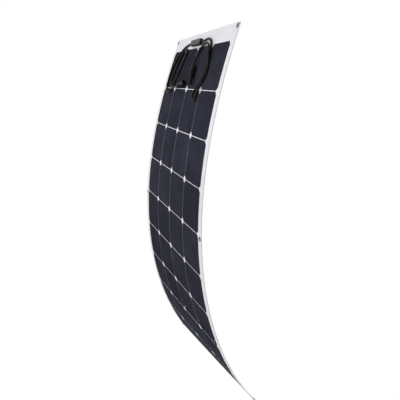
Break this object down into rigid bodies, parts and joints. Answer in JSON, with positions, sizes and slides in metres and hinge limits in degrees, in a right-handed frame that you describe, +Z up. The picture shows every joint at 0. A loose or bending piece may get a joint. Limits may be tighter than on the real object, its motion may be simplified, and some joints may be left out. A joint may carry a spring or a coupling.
{
  "type": "flexible solar sheet",
  "caption": "Thin bendable photovoltaic sheet with square-cut dark cells, edge eyelets, a flat junction box and two connector leads.",
  "frame": {"origin": "midway between the centres of the two top eyelets, on the front of the sheet", "axes": "+X along the width to the right seen from the front, +Z up, the cell side faces -Y"},
  "size_m": [0.5551, 0.1928, 1.1673],
  "materials": {
    "backsheet": "white glass fibre laminate, satin",
    "front_film": "clear embossed front film",
    "cell": "monocrystalline silicon under a dark anti-reflection coat",
    "ribbon": "tinned copper",
    "eyelet": "nickelled metal",
    "foam": "black adhesive foam",
    "seal": "black sealing rubber",
    "box": "moulded black plastic",
    "gland": "moulded black boot",
    "diode": "moulded package",
    "contact": "tinned contact metal",
    "cable": "black cable sheath, satin",
    "connector": "moulded black connector"
  },
  "bodies": {
    "row_1": {"board_row_1": "backsheet", "front_film_row_1": "front_film", "cells_row_1": "cell", "tabs_row_1": "ribbon", "bus_ribbons_top": "ribbon", "eyelets_top": "eyelet", "junction_pad": "foam", "junction_base": "box", "junction_gasket": "seal", "junction_lid": "box", "junction_terminals": "contact", "junction_diodes": "diode", "gland_right": "gland", "gland_left": "gland", "plug_nut": "connector", "plug_housing": "connector", "plug_pin": "contact", "socket_nut": "connector", "socket_housing": "connector", "socket_contact": "contact", "lead_right": "cable", "lead_left": "cable"},
    "row_2": {"board_row_2": "backsheet", "front_film_row_2": "front_film", "cells_row_2": "cell", "tabs_row_2": "ribbon"},
    "row_3": {"board_row_3": "backsheet", "front_film_row_3": "front_film", "cells_row_3": "cell", "tabs_row_3": "ribbon"},
    "row_4": {"board_row_4": "backsheet", "front_film_row_4": "front_film", "cells_row_4": "cell", "tabs_row_4": "ribbon"},
    "row_5": {"board_row_5": "backsheet", "front_film_row_5": "front_film", "cells_row_5": "cell", "tabs_row_5": "ribbon", "eyelets_middle": "eyelet"},
    "row_6": {"board_row_6": "backsheet", "front_film_row_6": "front_film", "cells_row_6": "cell", "tabs_row_6": "ribbon"},
    "row_7": {"board_row_7": "backsheet", "front_film_row_7": "front_film", "cells_row_7": "cell", "tabs_row_7": "ribbon"},
    "row_8": {"board_row_8": "backsheet", "front_film_row_8": "front_film", "cells_row_8": "cell", "tabs_row_8": "ribbon"},
    "row_9": {"board_row_9": "backsheet", "front_film_row_9": "front_film", "cells_row_9": "cell", "tabs_row_9": "ribbon", "bus_ribbons_bottom": "ribbon", "eyelets_bottom": "eyelet"}
  },
  "joints": [
    {"name": "flex_1", "type": "hinge", "parent": "row_1", "child": "row_2", "pos_m": [-0.00164, -0.05258, -0.15259], "axis": [0.9985, -0.0545, 0.0084], "range_deg": [-3.9, 2.73], "stiffness_Nm_per_rad": 40},
    {"name": "flex_2", "type": "hinge", "parent": "row_2", "child": "row_3", "pos_m": [-0.00247, -0.08577, -0.27502], "axis": [0.9991, -0.0415, 0.0049], "range_deg": [-4.51, 3.17], "stiffness_Nm_per_rad": 40},
    {"name": "flex_3", "type": "hinge", "parent": "row_3", "child": "row_4", "pos_m": [-0.00291, -0.10926, -0.39965], "axis": [0.9996, -0.0265, 0.0021], "range_deg": [-5.11, 3.58], "stiffness_Nm_per_rad": 40},
    {"name": "flex_4", "type": "hinge", "parent": "row_4", "child": "row_5", "pos_m": [-0.00306, -0.1216, -0.52584], "axis": [1, -0.0093, 0.0005], "range_deg": [-5.7, 4], "stiffness_Nm_per_rad": 40},
    {"name": "flex_5", "type": "hinge", "parent": "row_5", "child": "row_6", "pos_m": [-0.0031, -0.12138, -0.6526], "axis": [1, 0.0098, 0.0005], "range_deg": [-6.29, 4.41], "stiffness_Nm_per_rad": 40},
    {"name": "flex_6", "type": "hinge", "parent": "row_6", "child": "row_7", "pos_m": [-0.0033, -0.10731, -0.77853], "axis": [0.9995, 0.0307, 0.0029], "range_deg": [-6.89, 4.83], "stiffness_Nm_per_rad": 40},
    {"name": "flex_7", "type": "hinge", "parent": "row_7", "child": "row_8", "pos_m": [-0.00397, -0.0783, -0.90185], "axis": [0.9986, 0.053, 0.0081], "range_deg": [-7.48, 5.24], "stiffness_Nm_per_rad": 40},
    {"name": "flex_8", "type": "hinge", "parent": "row_8", "child": "row_9", "pos_m": [-0.00554, -0.03354, -1.02031], "axis": [0.997, 0.0761, 0.0169], "range_deg": [-8.08, 5.66], "stiffness_Nm_per_rad": 40}
  ],
  "couplings": [
    {"joint": "flex_2", "follows": "flex_1", "ratio": 1.1522},
    {"joint": "flex_3", "follows": "flex_1", "ratio": 1.3044},
    {"joint": "flex_4", "follows": "flex_1", "ratio": 1.4566},
    {"joint": "flex_5", "follows": "flex_1", "ratio": 1.6088},
    {"joint": "flex_6", "follows": "flex_1", "ratio": 1.761},
    {"joint": "flex_7", "follows": "flex_1", "ratio": 1.9132},
    {"joint": "flex_8", "follows": "flex_1", "ratio": 2.0654}
  ]
}
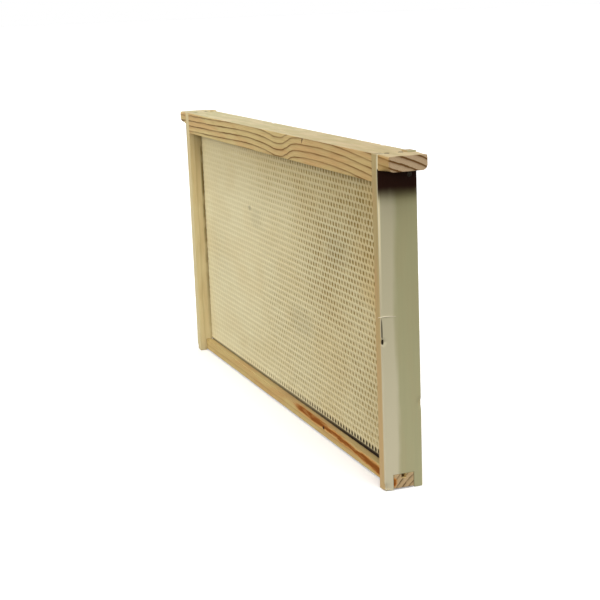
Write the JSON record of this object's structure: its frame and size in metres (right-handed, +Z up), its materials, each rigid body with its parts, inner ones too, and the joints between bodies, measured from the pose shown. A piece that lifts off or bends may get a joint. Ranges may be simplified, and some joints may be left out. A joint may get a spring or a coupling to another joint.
{
  "type": "beehive frame",
  "caption": "Deep Langstroth hive frame: a wooden top bar with lugs, straight end bars, a bottom bar and an embossed foundation sheet, nailed together.",
  "frame": {"origin": "under the middle of the frame, in the plane of the end bars' feet", "axes": "+X along the bars towards the right end bar, +Y from the front face to the back face, +Z up from the feet to the top bar"},
  "size_m": [0.4826, 0.028, 0.2328],
  "materials": {
    "top_bar_pine": "planed, unfinished, strong flat-sawn ring lines",
    "end_bar_pine": "planed, unfinished, pale and straight-grained",
    "bottom_bar_pine": "planed, unfinished, with a red-brown heartwood streak",
    "foundation": "embossed with worker cells and waxed, satin",
    "nail_steel": "bright, slightly dulled"
  },
  "bodies": {
    "root": {"top_bar": "top_bar_pine", "end_bar_left": "end_bar_pine", "end_bar_right": "end_bar_pine", "bottom_bar": "bottom_bar_pine", "foundation_sheet": "foundation", "top_nail_left_front": "nail_steel", "top_nail_left_back": "nail_steel", "top_nail_right_front": "nail_steel", "top_nail_right_back": "nail_steel", "bottom_nail_left_front": "nail_steel", "bottom_nail_left_back": "nail_steel", "bottom_nail_right_front": "nail_steel", "bottom_nail_right_back": "nail_steel", "lock_nail_left": "nail_steel", "lock_nail_right": "nail_steel"}
  },
  "joints": []
}
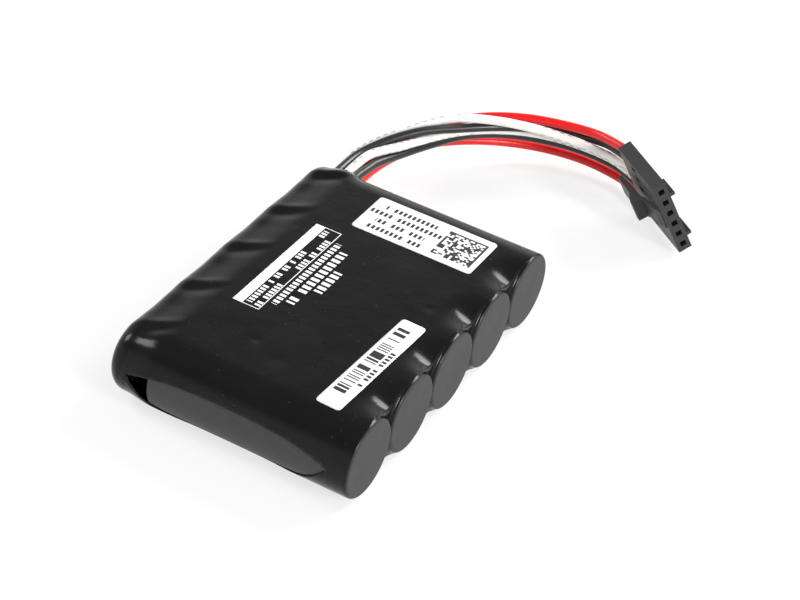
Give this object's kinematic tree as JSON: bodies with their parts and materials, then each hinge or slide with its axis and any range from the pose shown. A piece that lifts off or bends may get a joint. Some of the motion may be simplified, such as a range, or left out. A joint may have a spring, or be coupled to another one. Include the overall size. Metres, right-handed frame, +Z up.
{
  "type": "capacitor backup module",
  "caption": "Flat row of round cells in a black shrink sleeve with scalloped ends, a hidden balance board and a short six-wire lead to a locking plug: backup power for a disk-array controller.",
  "frame": {"origin": "middle of the sleeve's footprint, on the surface that the module lies on", "axes": "+X along the cells to their closed ends, +Y along the row of cells towards the side that the lead leaves by, +Z up, through the labels"},
  "size_m": [0.058, 0.1057, 0.0158],
  "materials": {
    "film": "semi-gloss black heat-shrink film",
    "can_aluminium": "bright drawn aluminium",
    "cell_wrap": "matt dark grey thin sleeve",
    "electrode_roll": "matt carbon black roll",
    "seal_rubber": "matt black rubber",
    "tinned_metal": "tinned copper wire",
    "board_laminate": "green solder resist over glass laminate",
    "resistor_body": "black overglaze with tinned ends",
    "chip_body": "matt black moulding",
    "capacitor_body": "tan ceramic",
    "solder": "bright solder",
    "insulator": "pale yellow insulating sheet",
    "wire_red": "satin red insulation",
    "wire_black": "satin black insulation",
    "wire_white": "satin white insulation",
    "plug_nylon": "matt black glass-filled nylon",
    "contact_tin": "tinned phosphor bronze",
    "label_paper": "matt white label stock"
  },
  "bodies": {
    "root": {"shrink_sleeve": "film", "can_1": "can_aluminium", "can_2": "can_aluminium", "can_3": "can_aluminium", "can_4": "can_aluminium", "can_5": "can_aluminium", "wrap_1": "cell_wrap", "wrap_2": "cell_wrap", "wrap_3": "cell_wrap", "wrap_4": "cell_wrap", "wrap_5": "cell_wrap", "winding_1": "electrode_roll", "winding_2": "electrode_roll", "winding_3": "electrode_roll", "winding_4": "electrode_roll", "winding_5": "electrode_roll", "seal_1": "seal_rubber", "seal_2": "seal_rubber", "seal_3": "seal_rubber", "seal_4": "seal_rubber", "seal_5": "seal_rubber", "pins_1": "tinned_metal", "pins_2": "tinned_metal", "pins_3": "tinned_metal", "pins_4": "tinned_metal", "pins_5": "tinned_metal", "balance_board": "board_laminate", "balance_resistors": "resistor_body", "memory_chip": "chip_body", "bypass_capacitors": "capacitor_body", "pin_joints": "solder", "wire_joints": "solder", "insulating_strip": "insulator", "wire_red_1": "wire_red", "wire_black_1": "wire_black", "wire_white_1": "wire_white", "wire_white_2": "wire_white", "wire_black_2": "wire_black", "wire_red_2": "wire_red", "plug_housing": "plug_nylon", "plug_contacts": "contact_tin", "code_label": "label_paper", "bar_label": "label_paper"}
  },
  "joints": []
}
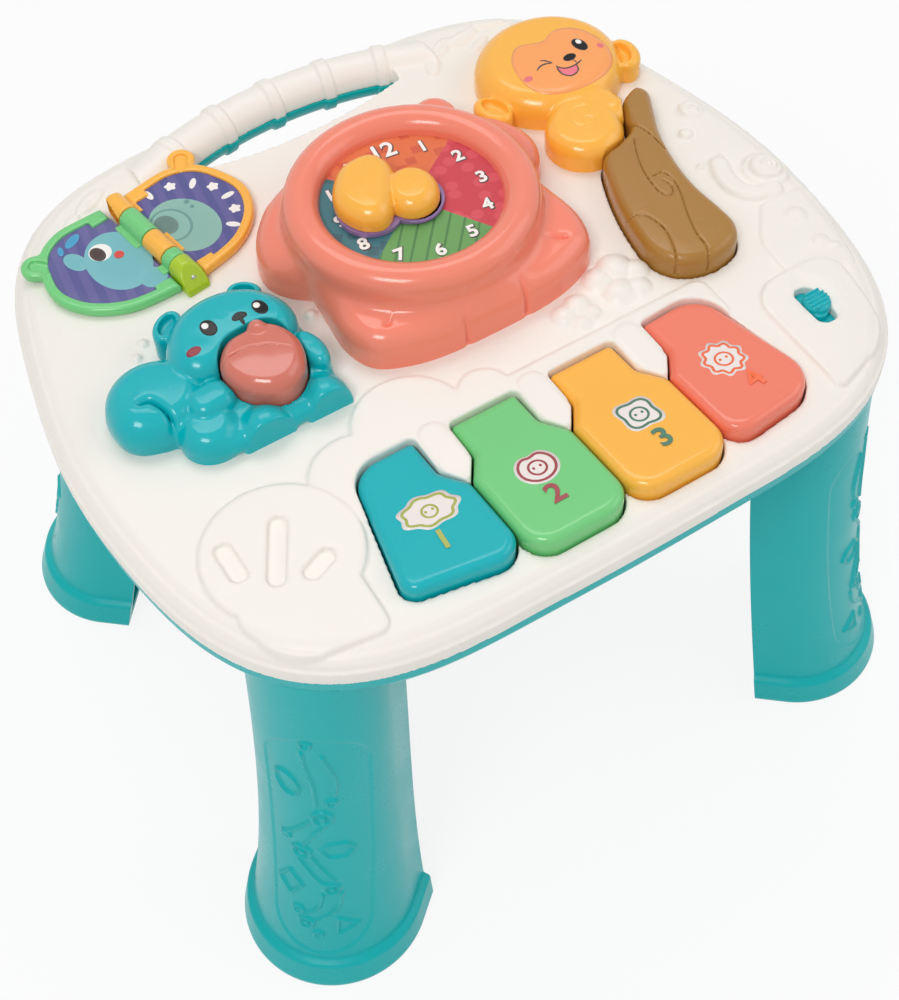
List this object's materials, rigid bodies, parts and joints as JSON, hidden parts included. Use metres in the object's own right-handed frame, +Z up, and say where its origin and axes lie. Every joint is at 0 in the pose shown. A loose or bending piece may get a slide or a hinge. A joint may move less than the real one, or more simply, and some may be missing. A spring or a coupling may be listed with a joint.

-*-

## Written instruction
Establish how many lines of the records contain the string "each" and state that number without elaboration.

## The reply
2